Let there be (dad) rock! Riff at 0.00, 1.47 and 3.33. Bonus lols seeing Bon eat shit jumping off the altar at the 4.15 mark. Legend has it, he fucked his ankle when he took that tumble. He was probably as pissed as a fart when they made this video.



Tom Petty, George Harrison, Roy Orbison, Bob Dylan……….. need I say more? One of the true supergroups of the 80’s.



At first, I wanted to submit a 70’s prog rock song in the vein of Yes, but I had a change of heart. If there’s going to be a dad rock edition, let’s make it a hard rockin’ one! (Sorry) The riff is the opening one. You know it. I’m sure you do.



This is Coprolytic, and since I am an old piece of shit the dad rock challenge is the right time to submit my first riff. Starting at 0:13, this riff reminds dad of when he almost rebelled a little bit that one time, and tempts him to do it again.

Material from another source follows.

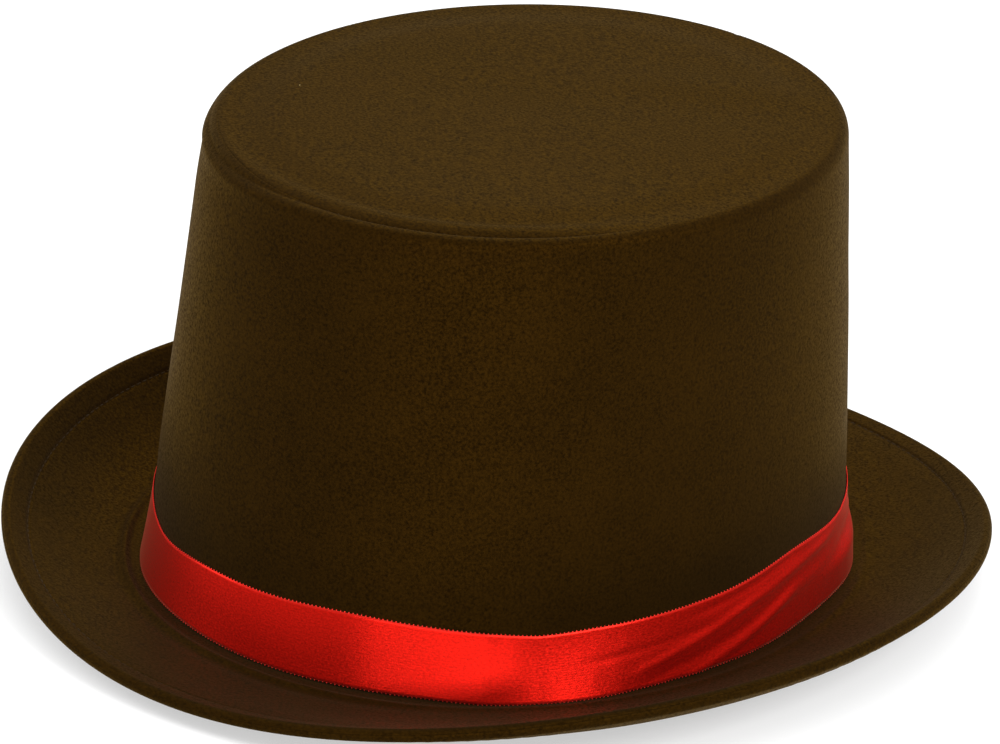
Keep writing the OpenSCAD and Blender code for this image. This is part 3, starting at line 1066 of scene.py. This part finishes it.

It wasn’t dad rock at the time, but it certainly is now. I remember my old man banging on the bedroom door yelling, “TURN THAT DOWN!”. Now, he wanders around the house whistling Wind of Change. Riff at 1:01.


Boss the Ross

Bask in the glory.



The bass riff that kicks in at 0:20 (and plays throughout the song) is pretty awesome—I dig that distortion. My dad thinks this song rocks, and I have to agree with him.